ARKALARINDAKİ GÜCÜ BİLİYORUZ
MHP lideri Bahçeli’den sonra konuşma yapan Cumhurbaşkanı Recep Tayyip Erdoğan ise şunları söyledi: 15 Temmuz, dostlarımıza bu ülkenin sadece siyasi, ekonomik, diplomatik saldırılara değil, aynı zamanda askeri sabotajlara karşı da güçlü olduğunu, yıkılmayacağını, rayından çıkmayacağını göstermiştir. Terör örgütleri mensuplarının kimi adliyede akıbetini bekliyor kimi cezaevinde cezasını çekiyor kimi de mezarda nihai hesabını veriyor. Onların arkalarındaki güçleri de çok iyi biliyoruz. Vakti, saati geldiğinde hesaplarını önlerine koyacağız. 15 Temmuz bir yönüyle ordumuz içine sızmış FETÖ ihanet şebekesi mensuplarının başlattığı bir darbe girişimidir ama hadise sadece bundan ibaret değildir. Aynı zamanda PKK ve DEAŞ’ın silahlı eylemleriyle elde edilmek istenen neticenin, asker elbisesi giymiş teröristler eliyle yeni bir safhaya çıkartılma girişimidir. Yani bu girişim aynı zamanda bir terör eylemidir.
BİRLİKTE OMUZ OMUZA MÜCADELE
Yenikapı’da başlayan bu ruh, bu birliktelik, bu kardeşlik; Cumhur İttifakı adıyla ileriki günlerde taçlanmış, milyonların sevgisini kazanmıştı. Milletin iradesini her şeyin önünde tutan Cumhur İttifakı, iki siyasi gücün birleşmesiyle o günden bu güne her türlü terör unsurlarına karşı omuz omuza mücadele ediyor.
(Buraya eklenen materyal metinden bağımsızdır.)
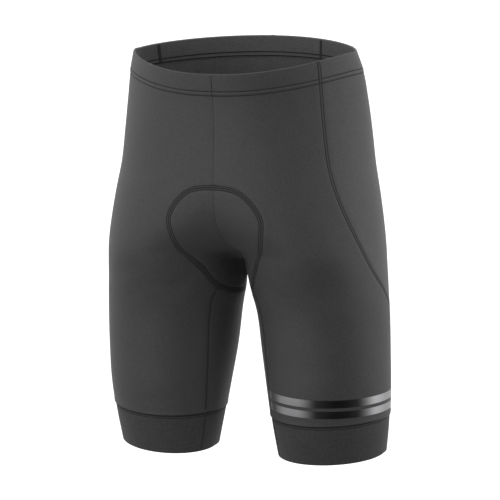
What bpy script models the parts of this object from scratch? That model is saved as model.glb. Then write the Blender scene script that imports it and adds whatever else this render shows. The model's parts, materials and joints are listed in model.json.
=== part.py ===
"""Cycling shorts in stretch knit, filled out as when worn and hollow inside.

Six panels, an elastic waistband and two leg grippers, each a wall of cloth of its own.
Metres, +Z up. The origin is the middle of the waist, +X is the wearer's left side and
-Y is the front. Every piece lies on one skin: a level cut through either half is an
ellipse, and an arch rounds the place where the two halves meet.
"""
from collections import namedtuple

import bmesh
import bpy
import numpy as np

# Cloth
WALL = 0.0014               # knit of a panel
CUFF_WALL = 0.0016          # ribbed gripper
BAND_WALL = 0.0026          # elastic in its turned-down casing
SEAM_GAP = 0.0003           # between two pieces that are sewn together
CUFF_STEP = 0.0010          # the gripper pulls in by this much at its seam
BAND_STEP = 0.0005          # the casing stands proud by this much

# Waist edge, hem and seams that run round
SIDE_RISE = 0.0115          # top edge at the side, above the origin
WAIST_DIP = 0.025           # how far the front edge lies below the side
WAIST_DIP_POWER = 2.0
WAIST_RISE = 0.014          # how far the back edge lies above the side
WAIST_RISE_POWER = 1.3
BAND_HEIGHT = 0.028
HEM_HEIGHT = -0.4995        # hem at the back of the leg
HEM_DROP = 0.0080           # the hem hangs this much lower in front
HEM_DROP_POWER = 1.0
HEM_TILT = 0.0020           # higher on the outer side and lower on the inner one
CUFF_HEIGHT = 0.0525

# Crotch
CROTCH_HEIGHT = -0.276
ARCH = 0.016                # rounds the skin across the centre line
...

Cumhur İttifakı’nı görmek isteyen Türk milletine bakıyor, Cumhur İttifakı’nı tanımak isteyenler Türkiye Cumhuriyeti’nin yükselişine odaklanıyor. Çıkarcıların, çürümüşlerin algılayamayacağı bir hareket. Tıpkı MHP liderinin dediği gibi, “Doğruyu görmek için doğru bakmak lazımdır. Hakikati idrak için haktan yana durmak şarttır. Yırtıksız ve yamasız Cumhur İttifakı, milli bekamızın ağır tehditler karşısında olduğu bir dönemde müstesna bir irade ve mutabakatla doğdu. Türk milletinin varlığında mevcut olan bir cevher, süreç içerisinde karşılıksız ve pazarlıksız ortaya çıkmıştır.”